Doctors flock to Kuujjuaq’s hospital

“There was a miracle”

By JANE GEORGE

Why is Dr. Nathalie Boulanger, director of medicine for the Tulattavik hospital in Kuujjuaq, smiling? It’s because the 25-bed hospital is fully staffed with a team of doctors who live in the community— a situation that’s rare in northern hospitals and health care centres. (PHOTO BY JANE GEORGE)


Why is Dr. Nathalie Boulanger, director of medicine for the Tulattavik hospital in Kuujjuaq, smiling? It’s because the 25-bed hospital is fully staffed with a team of doctors who live in the community— a situation that’s rare in northern hospitals and health care centres. (PHOTO BY JANE GEORGE)

KUUJJUAQ — If you ask Dr. Nathalie Boulanger, director of medicine at Kuujjuaq’s Tulattavik hospital, why four newly-graduated doctors decided to move full-time to Kuujjuaq this September, her answer is short and sweet.

“There was a miracle,” said Boulanger, who has practiced in Kuujjuaq since 1991.

Four doctors, a man and three women, recently arrived in Kuujjuaq to practice in the hospital and to visit five outlying communities along Nunavik’s Ungava Bay coast.

“This is the first time in six years that we have a fully staffed hospital,” Boulanger said.

In addition to their duties in Kuujjuaq, the new doctors have each been assigned a community that they will visit once a month.

The doctors have different reasons behind their decision to come to Kuujjuaq: one had practiced for a short time in Chisasibi and Puvirnituq and liked the experience, convincing his spouse— also a doctor— to accompany him to Kuujjuaq; another simply wanted to come north.

A doctor, who had visited Iqaluit on medical evacuations, decided that Nunavik offered better working conditions than Nunavut.

Doctors who work full-time in Nunavik receive perks like 16 weeks of holiday, including 20 days a year for professional development, paid trips south for vacations and professional development, housing and a generous retention bonus.

The package is part of Quebec’s effort to supply medical services to its more remote regions like the Lower North Shore or Nunavik.

While the money allows doctors to pay off student loans or send cash back home, it’s not the lure of the cash that drew these young doctors to Kuujjuaq.

Money has never been the primary reason doctors come to Kuujjuaq, Boulanger said.

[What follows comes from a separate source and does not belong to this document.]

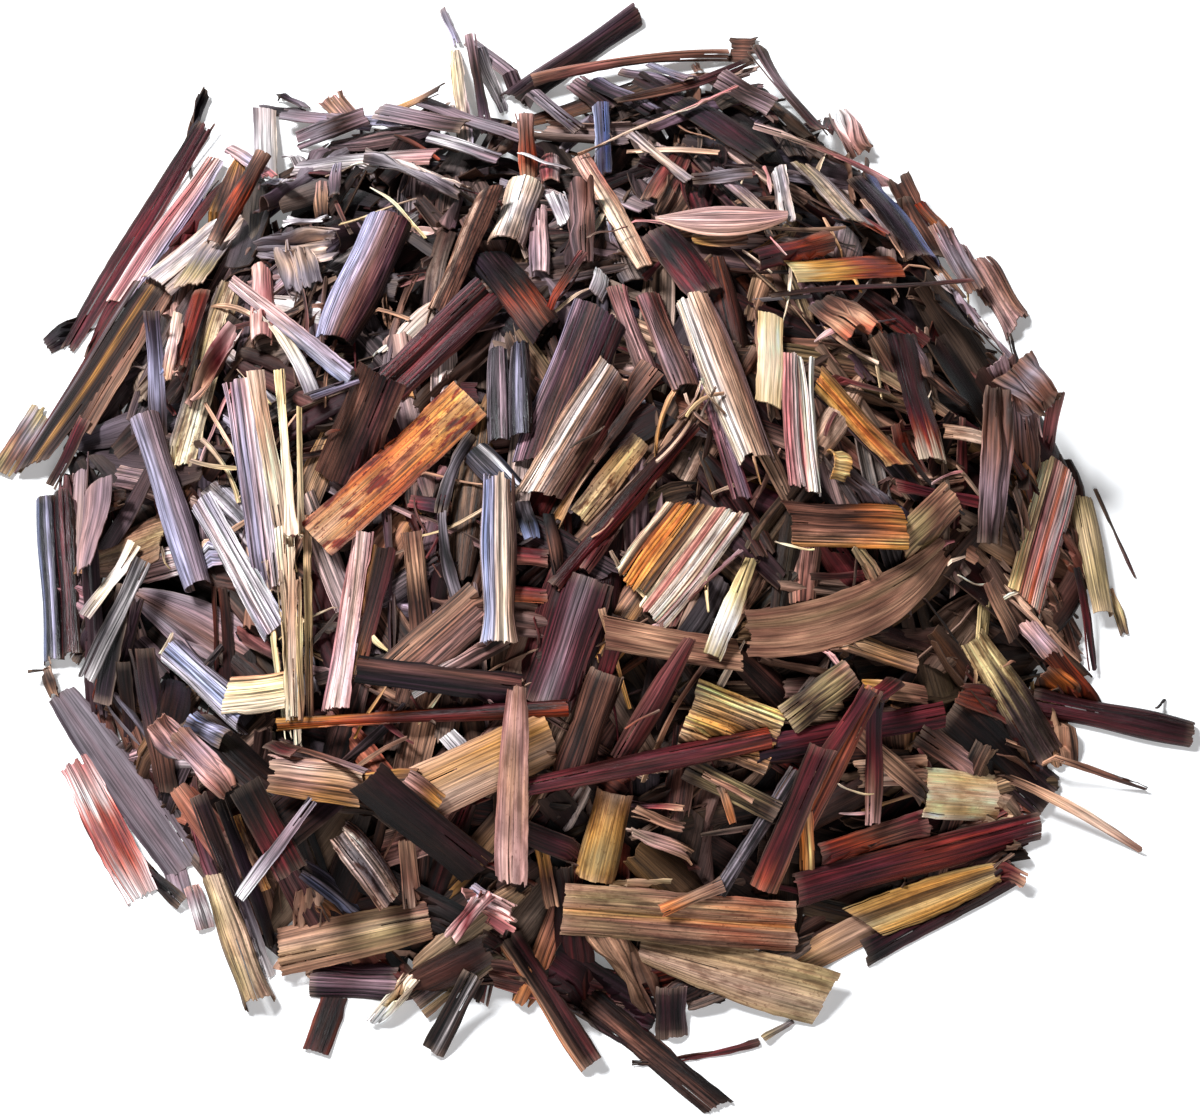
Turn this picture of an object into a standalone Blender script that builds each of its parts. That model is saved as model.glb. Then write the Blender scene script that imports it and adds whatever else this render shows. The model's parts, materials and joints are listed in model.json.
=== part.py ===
"""A loose, rounded heap of dried sorghum leaf sheaths and blades, cut into short pieces.

Every leaf piece is a thin curved sheet with its own solid.  The pieces lie on a low mound, which is
the solid that reaches the tips of the hundreds of smaller pieces under and between them.  Each leaf
settles, in the order listed, at the lowest tilt that clears the mound and the leaves already there.
"""
import math

import bmesh
import bpy
import numpy as np
from mathutils import Euler, Matrix, Vector
from mathutils.bvhtree import BVHTree

MM = 0.001                  # the dimensions below are in millimetres

# --- driving dimensions -------------------------------------------------------------------------
LEAF_THICKNESS = 0.6        # a dry sheath wall
CLEARANCE = 0.3             # air between a leaf and what it rests on
MOUND_HEIGHT = 51.0         # crown of the small pieces, above the table
MOUND_RIM = 3.0             # height of the small pieces at the edge of the heap
MOUND_POWER = 2.4           # how long the mound stays high before it falls to its rim
MOUND_RIPPLE = 1.2          # unevenness of the mound
MOUND_SEGMENTS = 48
MOUND_RINGS = 20
# plan radius of the mound, every 15 degrees counterclockwise from +X
MOUND_RADII = (124, 118, 116, 124, 124, 132, 112, 112, 134, 132, 142, 142,
               138, 120, 120, 130, 134, 124, 124, 128, 128, 130, 118, 118)

CELL = 1.0                  # spacing of the height map the leaves settle on
HALF_SPAN = 180.0           # the height map reaches this far from the centre
STEEPEST = 32               # greatest tilt of a leaf, degrees

# --- leaf colours (red, green, blue, roughness) ---------------------------------------------------
COLOURS = {
    "maroon": (0.070, 0.018, 0.020, 0.42),
    "dark_purple": (0.045, 0.026, 0.036, 0.45),
    "purple": (0.115, 0.075, 0.105, 0.48),
    "mauve": (0.300, 0.190, 0.200, 0.58),
    "lavender": (0.340, 0.290, 0.360, 0.55),
    "blue_black": (0.045, 0.055, 0.095, 0.40),
    "grey": (0.190, 0.160, 0.175, 0.62),
    "pale": (0.560, 0.470, 0.350, 0.62),
    "cream": (0.680, 0.620, 0.360, 0.60),
    "tan": (0.430, 0.270, 0.120, 0.55),
    "gold": (0.470, 0.240, 0.055, 0.50),
    "orange": (0.420, 0.150, 0.045, 0.50),
    "rust": (0.240, 0.055, 0.025, 0.45),
    "brown": (0.150, 0.070, 0.045, 0.55),
    "brick": (0.380, 0.140, 0.100, 0.60),
    "khaki": (0.300, 0.240, 0.120, 0.58),
    "straw_pieces": (0.120, 0.070, 0.062, 0.65),
}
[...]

That’s because for years— even when more generous measures were put into place— it was impossible to build a new, permanent team of doctors in the community, she said.

The stable team that Boulanger had joined in the early 1990s dissolved about six years ago with the departure of five doctors who had lived in the community for years. Two years ago, Boulanger also began to split her time between Kuujjuaq and Montreal.

Meanwhile, other doctors came and went, leaving the hospital to rely on doctors who were there for periods of a week or two.

In addition to Boulanger, only one doctor now practicing in Kuujjuaq has more than a year’s full-time experience in the community.

Despite the full-staffing at Tulattavik, recruitment efforts continue: two young recent graduates from McGill University’s medical school came to Kuujjuaq this month, as part of their effort to see where they want to settle after they finish their residency.

Word-of-mouth played into their decision to come to Tulattavik, they said, because the hospital gained a good reputation among doctors.

But those years without stability in the medical staff did affect patient follow-up as cases bounced from one doctor to another, Boulanger said.

The hospital also had to cut out deliveries, sending pregnant women to Montreal— although now that’s something it’s trying to change now with the presence of a full-time midwife in Kuujjuaq.

For now, the new doctors are settling in, exploring Kuujjuaq and eager to see the communities they will regularly visit.